The normal world seemed to have stopped around April. Offices closed. Restaurants were shuttered. The downtowns emptied out.
But the construction projects that had already begun weren’t stopped cold, waiting for someone to turn the key to the world again.
If a skyscraper’s going up, the steel is en route. If there’s an apartment building under construction, there are loans coming due.
Building during trying times isn’t new. The Empire State Building was erected in the immediate aftermath of the stock market crash of 1929, and Rockefeller Center broke ground in 1931, in the teeth of the Great Depression.
So even though you may not be going to downtown Minneapolis often (or at all), construction has continued and the skyline has been changing. Here are some things you might notice when you next venture downtown:
Thrivent Financial (600 Portland Av. S.)
The headquarters was well underway before the pandemic hit. And while it’s not officially open, it looks complete, right down to the circular interior lights that make it look like a warehouse for halos. The building is not the tallest nor the flashiest — eight stories of stone, glass and metal — but it is a cool, serene, crisp piece of architecture that will likely look self-contained and self-confident for decades.

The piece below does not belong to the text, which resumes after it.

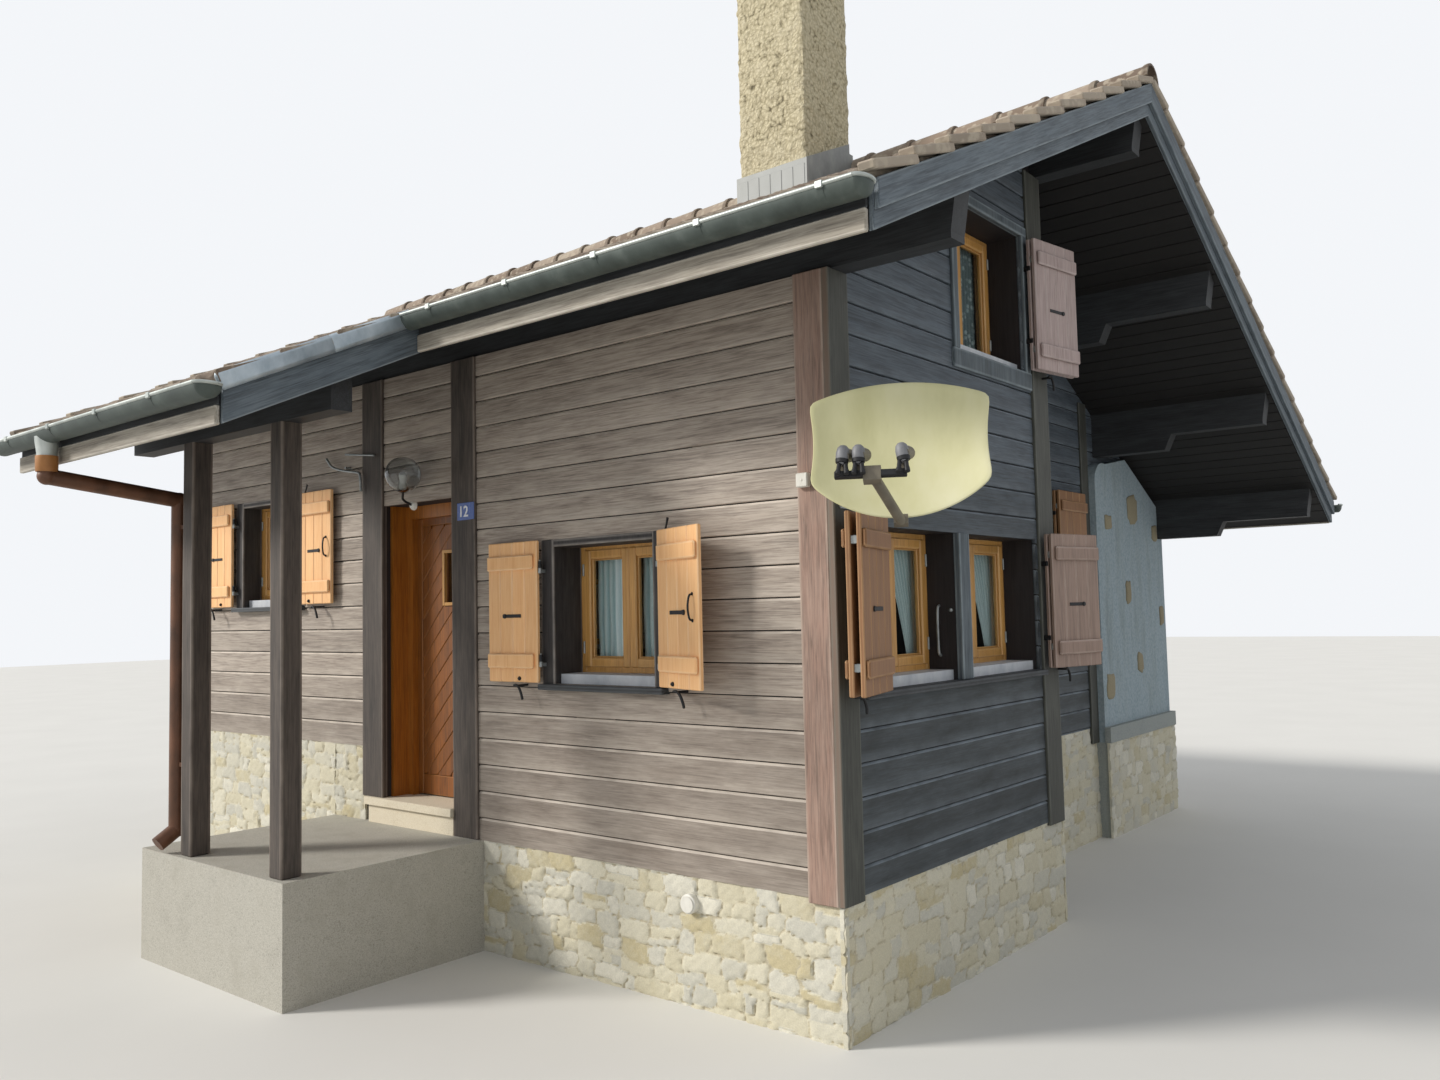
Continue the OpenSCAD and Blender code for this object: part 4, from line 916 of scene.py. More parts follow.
def stonework(wall, left, right, foot, head, seed, step=12.0):
    """A panel of stones. Each seed has its own half width a and half height b, and its distance is
    ((du / a)^3.2 + (dv / b)^3.2)^(1 / 3.2), so stones are blocky and of many sizes. F1 and F2 are
    the two smallest; joint is exp(-(F2 - F1) / 0.16) and the face stands out by the bulge times
    (1 - joint), plus each stone's own few millimetres and tilt."""
    rng = np.random.default_rng(seed)
    seeds = []
    z = foot - STONE_H
    while z < head + STONE_H:
        tall = STONE_H * rng.uniform(0.75, 1.3)
        x = left - STONE_L * rng.uniform(0.2, 1.2)
        while x < right + STONE_L:
            wide = STONE_L * rng.uniform(0.4, 1.7)
            low = z + tall * rng.uniform(-0.12, 0.12)
            split = rng.uniform(0.38, 0.62) if rng.uniform() < 0.28 and wide > 0.8 * STONE_L else 1.0
            seeds.append([x + wide / 2, low + tall * split / 2, wide / 2, tall * split / 2])
            if split < 1:
                seeds.append([x + wide / 2, low + tall * (1 + split) / 2, wide / 2, tall * (1 - split) / 2])
            x += wide
        z += tall
    seeds = np.array(seeds)
    own = rng.uniform(0, 1, (len(seeds), 3))
    u = np.linspace(left, right, max(2, int((right - left) / step) + 1))
    v = np.linspace(foot, head, max(2, int((head - foot) / step) + 1))
    U, V = np.meshgrid(u, v)
    WU = U + 9 * np.sin(V / 37 + own[0, 0] * 6) + 7 * np.sin(U / 29 + V / 53) + 4 * np.sin(V / 13 + U / 17)
    WV = V + 18 * np.sin(U / 190 + own[0, 1] * 6) + 8 * np.sin(U / 47 - V / 61) + 4 * np.sin(U / 15 - V / 19)
    du = np.abs(WU.ravel()[:, None] - seeds[None, :, 0]) / seeds[None, :, 2]
    dv = np.abs(WV.ravel()[:, None] - seeds[None, :, 1]) / seeds[None, :, 3]
    distance = (du ** 3.2 + dv ** 3.2) ** (1 / 3.2)
    order = np.argpartition(distance, 1, axis=1)[:, :2]
    near = np.take_along_axis(distance, order, 1)
    first = np.where(near[:, 0] <= near[:, 1], order[:, 0], order[:, 1])
    gap = np.abs(near[:, 1] - near[:, 0]).reshape(U.shape)
    joint = np.exp(-gap / 0.16)
    mine = own[first].reshape(*U.shape, 3)
    tilt = (mine[..., 1] - 0.5) * 0.08 * (U - seeds[first, 0].reshape(U.shape))
    rough = 2.2 * np.sin(U / 11 + mine[..., 2] * 9) * np.sin(V / 9 + mine[..., 0] * 9)
    out = 6 + (BULGE + 12 * (mine[..., 2] - 0.5) + tilt + rough) * (1 - joint)
    return slab(on_wall(wall, U, out, V), on_wall(wall, U, -3.0, V), stone=mine[..., 0], joint=joint)


# Panels on the sides that the photograph hides are drawn on a coarser grid
PANELS = {
    "stones_bay_front": [("front", -2815, 26, 0.0, PLINTH, 21)],
    "stones_bay_gable": [("bay", -26, BAY_D + 20, 0.0, PLINTH, 22)],
    "stones_porch": [("front", -HOUSE_L - 20, -4148, 0.0, HIGH_PLINTH, 23, 15),
                     ("front", -4152, -3791, 648, HIGH_PLINTH, 24, 13)],
    "stones_rear": [("back", BAY_OUT + WALL, HOUSE_L + 20, 0.0, HIGH_PLINTH, 25, 21),
                    ("recess", BAY_D + 20, 5130, 0.0, 930, 26, 17),
                    ("return", -BAY_OUT, 20, 0.0, PLINTH, 27, 17)],
    "stones_far": [("far", -HOUSE_D - 20, 20, 0.0, HIGH_PLINTH, 28, 21)],
    "stones_masonry_base": [("recess", 5112, 6868, 0.0, 800, 29, 17), ("back", 640, 1050, 0.0, 800, 30, 15)],
}
for name, panels in PANELS.items():
    bodies = [stonework(*panel) for panel in panels]
    if name == "stones_masonry_base":
        bodies[0]["points"][:, 0] += 110
    piece(name, bodies, limestone, 40)

# %% [markdown]
# ## Tiles
#
# The covering is one sheet on each slope, worked out as a height over the slope. Across the roof
# it rolls once per tile; down the roof each course climbs slowly to its nose and then drops to
# the next one. Noses wander by a few millimetres because tiles are never quite alike.

# %% Tile sheets


def tile_sheet(x0, x1, y_top, y_eave, seed, side=-1):
    """Rows step down the slope in courses, columns run along the roof. Height square to the slope
    is 8 + roll + climb, with roll = 11.7 (1 + cos) over the tile width and climb up to 25 at a
    nose; the sheet under it lies flat on the deck."""
    rng = np.random.default_rng(seed)
    run = abs(y_eave - y_top) / SLANT
    count = int(math.ceil(run / TILE_SHOW))
    share = np.array([0.0, 0.35, 0.7, 0.93, 0.985, 1.0])
    climb = np.array([0.0, 8.0, 17.0, 25.0, 24.0, 17.0])
    ends = run - TILE_SHOW * (count - 1 - np.arange(count))
    starts = np.concatenate([[0.0], ends[:-1]])
    down = (starts[:, None] + share * (ends - starts)[:, None]).ravel()
    lift = np.tile(climb, count)
    # The mark nose is painted shade: darkest on the drop at each nose, faint at each head under the nose
    # above
    nose = np.tile(np.array([0.25, 0.0, 0.0, 0.2, 0.9, 1.0]), count)
    course = np.repeat(np.arange(count), len(share))
    tiles = int(round((x1 - x0) / TILE_W))
    column = np.arange(tiles * 8 + 1)
    x = np.linspace(x0, x1, tiles * 8 + 1)
    cell = np.minimum((column / 8).astype(int), tiles - 1)
    roll = 13 * (1 + np.cos(2 * np.pi * column / 8)) * 0.9
    shade = rng.uniform(0, 1, (count, tiles))
    slip = rng.uniform(-5, 5, (count, tiles))
    rise = rng.uniform(-2.5, 2.5, (count, tiles))
    mine = (course[:, None], cell[None, :])
    D = down[:, None] + slip[mine] * (lift[:, None] / 25)
    H = 8 + roll[None] + lift[:, None] + rise[mine]
    y = y_top + side * D * SLANT
    base = RIDGE_Z + DECK - SLOPE * np.abs(y_top - RIDGE_Y) - D * SINE
    top = np.stack([np.broadcast_to(x, D.shape), y + side * H * SINE, base + H * SLANT], -1)
    under = np.stack([np.broadcast_to(x, D.shape), y, base + 1.0], -1)
    return slab(top, under, tile=shade[mine], nose=np.broadcast_to(nose[:, None], D.shape))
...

The Public Service Building (505 4th Av. S.)
Under construction well before the shutdown, the 11-story structure is completely clad and the result is fresh and eye-catching. The facade is unique: a repeating series of rippling windows jutting out at the same angle.
It doesn’t blend all that well with its surroundings, and that’s OK. The color palette of the area was set by City Hall, the Hennepin County Government Center and the standoffish Hennepin County Public Safety Facility. It’s a muted puce. (The parking ramp that the Public Services Building replaced was brighter, but bright puce is still puce.)

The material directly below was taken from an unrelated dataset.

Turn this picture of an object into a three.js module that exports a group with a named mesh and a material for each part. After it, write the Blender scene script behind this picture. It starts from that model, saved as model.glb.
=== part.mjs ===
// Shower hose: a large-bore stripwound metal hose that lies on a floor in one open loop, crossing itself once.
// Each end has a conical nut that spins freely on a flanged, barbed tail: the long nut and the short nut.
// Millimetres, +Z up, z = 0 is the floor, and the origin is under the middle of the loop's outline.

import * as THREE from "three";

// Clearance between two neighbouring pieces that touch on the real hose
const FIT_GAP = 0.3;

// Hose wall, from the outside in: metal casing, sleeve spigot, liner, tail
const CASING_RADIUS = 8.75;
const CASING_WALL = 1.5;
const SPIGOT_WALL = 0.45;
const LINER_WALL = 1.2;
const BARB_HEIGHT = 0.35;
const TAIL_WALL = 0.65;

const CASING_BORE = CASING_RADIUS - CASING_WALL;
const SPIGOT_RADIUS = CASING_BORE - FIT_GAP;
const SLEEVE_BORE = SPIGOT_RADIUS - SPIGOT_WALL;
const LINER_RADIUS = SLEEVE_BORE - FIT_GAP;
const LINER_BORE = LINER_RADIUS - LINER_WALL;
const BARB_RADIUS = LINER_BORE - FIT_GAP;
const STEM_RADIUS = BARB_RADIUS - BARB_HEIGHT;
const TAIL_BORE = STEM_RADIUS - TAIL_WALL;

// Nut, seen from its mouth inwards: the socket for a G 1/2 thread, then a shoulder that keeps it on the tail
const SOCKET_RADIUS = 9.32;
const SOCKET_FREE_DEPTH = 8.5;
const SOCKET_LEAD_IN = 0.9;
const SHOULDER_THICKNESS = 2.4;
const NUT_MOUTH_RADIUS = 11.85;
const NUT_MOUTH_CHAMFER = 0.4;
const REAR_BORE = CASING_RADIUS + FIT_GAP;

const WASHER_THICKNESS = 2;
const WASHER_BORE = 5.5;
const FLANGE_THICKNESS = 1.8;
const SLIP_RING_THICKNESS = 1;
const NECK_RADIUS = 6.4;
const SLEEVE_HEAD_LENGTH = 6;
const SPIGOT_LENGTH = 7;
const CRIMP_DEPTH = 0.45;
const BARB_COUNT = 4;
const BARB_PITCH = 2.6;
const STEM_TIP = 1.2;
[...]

The new building is silver-bright, and ties in well with nearby U.S. Bank Plaza.
The Larking (8th St. and Portland Av. S.)
Perhaps you don’t get down by the Hennepin County Medical Center too often. You weren’t missing much if you ignored the lot between Portland and Park on 8th Street. It was typical fringe-of-downtown — a parking lot and a drive-through bank.

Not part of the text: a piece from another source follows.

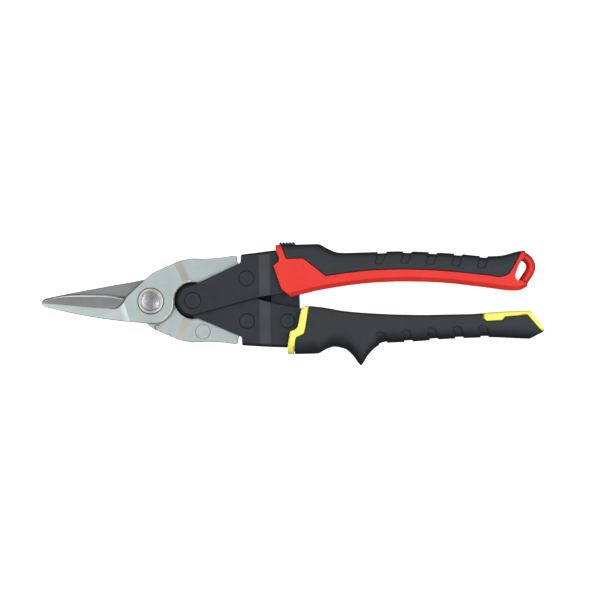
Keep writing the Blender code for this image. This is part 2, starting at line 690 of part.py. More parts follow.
def lower_grip_shape():
    top = curve([(62, -3.6), (80.1, -3.8), (86.5, -4.5), (98.6, -6.7), (113.7, -8.1), (125.9, -8.8),
                 (141.0, -9.2), (161.3, -9.1), (176.5, -8.2), (190.7, -7.8), (201, -7.7)])
    bottom = curve([(62, -28.0), (83.6, -27.9), (88.7, -25.5), (92.5, -24.5), (97.8, -25.7), (100.8, -28.1),
                    (103.2, -31.1), (105.0, -33.7), (105.8, -34.2), (106.8, -33.1), (108.8, -29.8),
                    (111.9, -26.3), (115.0, -24.1), (119.0, -23.0), (130.7, -22.6), (151.0, -21.4),
                    (171.2, -21.0), (184.4, -21.7), (201, -22.6)])
    girth = curve([(62, 8.6), (112.0, 8.8), (128.0, 7.0), (170.0, 6.4), (201.0, 6.4)])
    fin = curve([(94.0, 0.0), (101.0, 1.0), (105.8, 6.0), (110.0, 1.5), (117.0, 0.0)])
    return {
        "stations": between(65, 83, 3) + between(86, 100, 4) + between(101.6, 104.8, 2)
        + between(105.8, 113, 4) + between(116, 198.8, 12),
        "top": top,
        "bottom": bottom,
        "top_corner": lambda x: (1.8, 1.8),
        "bottom_corner": lambda x: (girth(x) - 1.2, girth(x) + 0.8 * fin(x)),
        "top_steps": 2,
        "bottom_steps": 3,
    }


UPPER_SLEEVE_REGION = [
    (63.4, 40), (63.4, 27.1), (63.5, 24.6), (65.2, 20.5), (64.7, 18.8), (62.2, 16.9), (66.1, 5.1),
    (70.7, 1.0), (72.0, -6.0), (190.2, -6.0), (190.2, 5.2), (189.6, 6.2), (186.8, 7.6), (185.3, 7.6), (184.1, 8.9),
    (184.0, 10.6), (185.8, 15.2), (187.0, 17.3), (188.8, 19.2), (189.4, 21.6), (189.4, 40)]

UPPER_COVER_REGION = [
    (66.3, 40), (66.6, 27.2), (68.8, 20.5), (77.4, 20.6), (88.6, 11.6), (98.9, 12.9), (111.0, 14.0),
    (121.2, 14.3), (136.3, 14.0), (149.0, 13.1), (159.1, 12.0), (169.2, 10.8), (178.3, 10.1), (180.3, 11.0),
    (183.4, 15.6), (187.1, 22.3), (188.5, 26.0), (188.5, 40)]

LOWER_SLEEVE_REGION = [
    (78.6, 6), (78.4, -3.8), (76.1, -5.2), (75.5, -6.7), (74.5, -11.7), (73.9, -14.3), (72.6, -15.5),
    (70.3, -16.3), (69.8, -17.7), (68.9, -23.3), (68.7, -27.3), (69.4, -28.6), (69.4, -45), (190.4, -45),
    (190.4, -22.3), (197.6, -18.6), (198.4, -17.5), (191.9, -8.4), (191.0, 6)]

LOWER_COVER_REGION = [
    (80.3, 6), (80.1, -4.0), (79.8, -5.8), (78.5, -13.6), (77.4, -17.6), (76.1, -18.4), (73.5, -19.5),
    (72.9, -21.3), (72.4, -27.7), (72.4, -45), (200.0, -45), (200.0, -19.6), (197.8, -18.6), (196.2, -17.9),
    (189.8, -10.1), (178.7, -10.8), (177.3, -12.6), (169.1, -12.9), (167.1, -11.1), (167.2, 6)]


def grip_blank(name, shape, region):
    """The whole grip, sleeve and cover together, inside its side outline."""
    return kept_inside(grip_solid(name, shape, 0.0), prism("region", region, -20, 20))


def skin(shape, region, depth):
    """The space of a cover that reaches a depth below the surface within a side outline."""
    space = prism("cover space", region, -20, 20)
    return cut_away(space, grip_solid("core", shape, depth))


def top_strip(half_width):
    """The stretch of the lower grip's inner edge where the cover leaves the sleeve bare."""
    return prism("strip", [(60, -14), (210, -14), (210, 4), (60, 4)], -half_width, half_width)


def pocket(outline, half_width):
    """The room for the handle's channel in a sleeve."""
    return prism("pocket", grown(outline, GAP), -half_width - GAP, half_width + GAP)


def grooves(shape, edge, inward, lean):
    """Shallow slanting grooves across both faces, wrapping over the outer edge of the grip.

    edge gives that outer edge, inward is the side of it where the grip lies, and lean is how far
    a groove's outer end stands ahead of its middle.
    """
    half = 0.5 * GROOVE_WIDTH
    bars = []
    for k in range(GROOVE_COUNT):
        x = GROOVE_START + GROOVE_PITCH * k
        outer = edge(x) - 2.0 * inward
        inner = edge(x) + GROOVE_REACH * inward
        outline = [(x + lean - half, outer), (x + lean + half, outer), (x - lean + half, inner),
                   (x - lean - half, inner)]
        bar = prism("groove", outline, -15, 15)
        bars.append(cut_away(bar, grip_solid("groove floor", shape, GROOVE_DEPTH)))
    return bars


def pad_slot():
    """The opening in the upper grip's outer edge where the thumb pad moves."""
    half = PAD_HALF_WIDTH + 0.4
    return prism("pad slot", [(60, 24), (77, 24), (77, 40), (60, 40)], -half, half)


def loop_bar():
    """The lanyard loop's rounded bar, from inside the top corner to inside the lower nose."""
    route = [(187.2, 20.2), (189.9, 18.9), (191.6, 17.1), (192.4, 14.8), (192.0, 12.4), (190.3, 9.6),
             (188.4, 6.6), (187.6, 4.6)]
    path = [(x, y, 0.0) for x, y in spline(route, 2)]
    return swept("loop bar", path, 4.7, 12.0, 10)


def make_upper_sleeve():
    shape = upper_grip_shape()
    piece = grip_blank("upper_grip_sleeve", shape, UPPER_SLEEVE_REGION)
    joined(piece, loop_bar())
    cut_away(piece, skin(shape, grown(UPPER_COVER_REGION, GAP), CORE_INSET))
    slot_outline = [(55, -6), (78, -6), (78, 8), (55, 8)]
    lever_slot = prism("lever slot", slot_outline, -SLOT_HALF_WIDTH, SLOT_HALF_WIDTH)
    channel_room = pocket(upper_channel_outline(), UPPER_OUTER + CHANNEL_JOGGLE)
    return cut_away(piece, channel_room, lever_slot, pad_slot())


def make_upper_cover():
    shape = upper_grip_shape()
    piece = kept_inside(grip_blank("upper_grip_cover", shape, UPPER_SLEEVE_REGION),
                        skin(shape, UPPER_COVER_REGION, COVER_THICKNESS))
    return cut_away(piece, pad_slot(), *grooves(shape, shape["top"], -1, 1.4))


def make_lower_sleeve():
    shape = lower_grip_shape()
    piece = grip_blank("lower_grip_sleeve", shape, LOWER_SLEEVE_REGION)
    bare = cut_away(skin(shape, grown(LOWER_COVER_REGION, GAP), CORE_INSET), top_strip(TOP_STRIP_HALF_WIDTH))
    slot_outline = [(60, -12), (81, -12), (81, 4), (60, 4)]
    lever_slot = prism("lever slot", slot_outline, -SLOT_HALF_WIDTH, SLOT_HALF_WIDTH)
    channel_room = pocket(lower_channel_outline(), LOWER_OUTER + CHANNEL_JOGGLE)
    return cut_away(piece, bare, channel_room, lever_slot)


def make_lower_cover():
    shape = lower_grip_shape()
    piece = kept_inside(grip_blank("lower_grip_cover", shape, LOWER_SLEEVE_REGION),
                        skin(shape, LOWER_COVER_REGION, COVER_THICKNESS))
    return cut_away(piece, top_strip(TOP_STRIP_HALF_WIDTH + GAP), *grooves(shape, shape["bottom"], 1, 1.2))


# --- assembly ---
def clear_scene():
    for leftover in list(bpy.data.objects):
        bpy.data.objects.remove(leftover, do_unlink=True)


def build():
    clear_scene()
    blade_steel = material("blade_steel", (0.42, 0.50, 0.50), 0.32, 1.0)
    polished = material("polished_steel", (0.72, 0.72, 0.76), 0.15, 1.0)
    zinc = material("zinc_plate", (0.55, 0.55, 0.53), 0.35, 1.0)
    black_steel = material("black_handle_steel", (0.034, 0.042, 0.048), 0.42, 0.6)
    spring_steel = material("spring_steel", (0.30, 0.30, 0.31), 0.3, 1.0)
    nylon = material("nylon", (0.75, 0.78, 0.80), 0.5, 0.0)
    red = material("red_plastic", (0.82, 0.055, 0.04), 0.4, 0.0)
    yellow = material("yellow_plastic", (0.93, 0.86, 0.10), 0.4, 0.0)
    rubber = material("black_overmould", (0.042, 0.052, 0.06), 0.6, 0.0)

    finish(make_lower_channel(), "lower_handle", black_steel)
    finish(make_lower_sleeve(), "lower_handle", yellow)
    finish(make_lower_cover(), "lower_handle", rubber)
    finish(make_lower_rivet(), "lower_handle", black_steel)
    finish(make_catch_pin(), "lower_handle", black_steel)
    finish(make_handle_rivet(), "lower_handle", black_steel)
    finish(make_handle_bush(), "lower_handle", zinc)
    finish(make_return_spring(), "lower_handle", spring_steel)

    finish(make_upper_channel(), "upper_handle", black_steel)
    finish(make_upper_sleeve(), "upper_handle", red)
    finish(make_upper_cover(), "upper_handle", rubber)
    finish(make_upper_rivet(), "upper_handle", black_steel)
    finish(tang_washer("upper_tang_washer_front", 1), "upper_handle", zinc)
    finish(tang_washer("upper_tang_washer_rear", -1), "upper_handle", zinc)
    finish(make_latch_pin(), "upper_handle", zinc)
    finish(latch_spacer("latch_spacer_front", 2.4, 5.5), "upper_handle", nylon)
    finish(latch_spacer("latch_spacer_rear", -5.5, -1.55), "upper_handle", nylon)
    finish(latch_spacer("latch_friction_washer", 1.55, 2.1), "upper_handle", spring_steel)

    finish(make_latch_lever(), "latch", black_steel)
    finish(make_latch_pad(), "latch", rubber)

    finish(make_lower_blade(), "lower_blade", blade_steel)
    finish(make_blade_stop_pin(), "lower_blade", blade_steel)
    finish(make_pivot_bolt(), "lower_blade", polished)
    finish(make_pivot_washer(), "lower_blade", zinc)
    finish(make_pivot_nut(), "lower_blade", zinc)
    finish(make_nut_insert(), "lower_blade", nylon)

    finish(make_upper_blade(), "upper_blade", blade_steel)


build()
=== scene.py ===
"""Compound-action aviation snips: the finished look of every piece, and a plain studio round them.

Shapes are drawn in tool space: millimetres, the blade bolt on the Z axis, +X towards the ends of
the grips, +Y towards the upper handle and +Z out of the front face, with the plane between the two
blades at Z = 0. place() carries each piece to the frame, in metres, and hands it to its body.
"""
from contextlib import contextmanager
import math
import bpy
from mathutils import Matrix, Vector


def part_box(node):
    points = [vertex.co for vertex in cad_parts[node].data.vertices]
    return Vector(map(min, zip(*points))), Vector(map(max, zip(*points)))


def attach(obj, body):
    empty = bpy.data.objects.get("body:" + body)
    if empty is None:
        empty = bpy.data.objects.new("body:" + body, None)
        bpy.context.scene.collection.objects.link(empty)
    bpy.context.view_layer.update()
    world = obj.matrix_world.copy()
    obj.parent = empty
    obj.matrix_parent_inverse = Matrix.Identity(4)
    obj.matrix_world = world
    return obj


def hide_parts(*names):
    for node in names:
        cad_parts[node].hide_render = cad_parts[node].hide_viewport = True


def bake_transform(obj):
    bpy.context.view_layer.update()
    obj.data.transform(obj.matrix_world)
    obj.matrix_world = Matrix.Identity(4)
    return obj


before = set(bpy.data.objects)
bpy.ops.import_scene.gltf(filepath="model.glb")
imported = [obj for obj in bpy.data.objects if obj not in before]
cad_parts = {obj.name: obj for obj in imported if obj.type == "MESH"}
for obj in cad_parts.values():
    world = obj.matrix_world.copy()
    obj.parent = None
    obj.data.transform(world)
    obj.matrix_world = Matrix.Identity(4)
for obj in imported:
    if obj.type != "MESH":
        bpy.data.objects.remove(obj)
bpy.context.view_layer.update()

from types import SimpleNamespace

import bmesh
import bpy
import numpy as np
from mathutils import Matrix, Vector

# --- driving dimensions, mm ---
MILLIMETRE = 0.001
GAP = 0.3  # between any two pieces
HALF_DEPTH = 10.5  # of the grips
PITCH = 0.8  # between the points of a drawn curve
COARSE_PITCH = 1.6
CREASE = math.radians(32)  # a sharper bend than this is an edge

# pivots in tool space
BOLT = (0, 0)
HANDLE_PIVOT = (21.3, 0)
UPPER_RIVET = (48.5, 10.8)
LOWER_RIVET = (48.5, -10.8)
CATCH_PIN = (69.1, -11.1)
STOP_PIN = (26.1, -15.8)
LATCH_PIVOT = (69.5, 12)
LATCH_SWING = math.radians(7)

# blades
BLADE_THICKNESS = 4.4
BLADE_LEVEL = 0.5 * GAP
BLADE_FACE = BLADE_LEVEL + BLADE_THICKNESS
BOSS_RADIUS = 11.6
NECK_RADIUS = 12.6
LIP_RADIUS = 8.4  # of the edge that reaches under the other handle's nose
NOSE_ROOM = 10.0
NOSE_FLOOR = 0.5 * BLADE_THICKNESS + 0.03  # a little above the tang's face
TANG_RADIUS = 7.2
NECK_RISE = 1.1
JOGGLE_NORMAL = Vector((0.912, 0.409, 0)).normalized()
JOGGLE_START = 18.3
JOGGLE_END = 23.1
TAPER_NORMAL = Vector((0.959, 0.284, 0)).normalized()
TAPER_START = -13.1
RUN_OUT = 3.6
RUN_OUT_SLOPE = 0.09
JAW_LENGTH = 41.0
TIP_THINNING = 0.42
GRIND_DEPTH = 2.65
EDGE_LAND = 1.0
EDGE_THICKNESS = 0.3
BLADE_EASE = 0.38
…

Both are gone. The bank relocated to a new two-story structure that recalls the commercial structures of the early 20th century, and the drive-through’s site has been excavated deep for the Larking, a 16-story blue-gray apartment building.
RBC Gateway (250 Nicollet Mall)
Since it’s tall for these parts — 37 stories — they had to dig deep. The elevator shafts were starting to emerge when the lockdown hit, two unlovely stubs of concrete growing out of the foundation.
Now it’s more than eight stories tall and already a dense beast, the most significant high-rise in decades. It’s worth a look to see how the bones of the mixed-use structure are forming. You can also take your last look at the reflection-free glass facade of Marquette Plaza (the former Minneapolis Federal Reserve building). Since the Nicollet Hotel went down in 1991, the building’s blue facade has reflected nothing but sky. That is changing as the RBC rises.
SPS Tower (333 S. 7th St.)
Since its opening in 1987, the SPS (once known as the Lincoln Tower) had a fountain in the lobby. Very, very ’80s. Geometric shapes, black and gray marble. It fit the building, which is an updated version of the classic pre-World War II American skyscraper.
Last year, the fountain went dry. When people return to work at the tower, they might be surprised to find an enormous mass of jungle foliage, a living wall, instead of the fountain.
Also under construction: a glassed-in area under the skyway, which will serve as a sunny room for the building’s restaurant.
It’s a 21-story apartment building across the street from RBC Gateway. It was started later, but since it’s smaller, it’s rising faster. If you drive east on Hennepin from Washington, you’ll be flanked by two structures that weren’t there as recently as Jan. 1, 2020.
That’s just a quick look at what’s changing downtown. Cranes still sprout up around the Twin Cities, projects still move forward. That’s hopeful. The next question is whether new buildings will continue to rise after the current crop has been completed.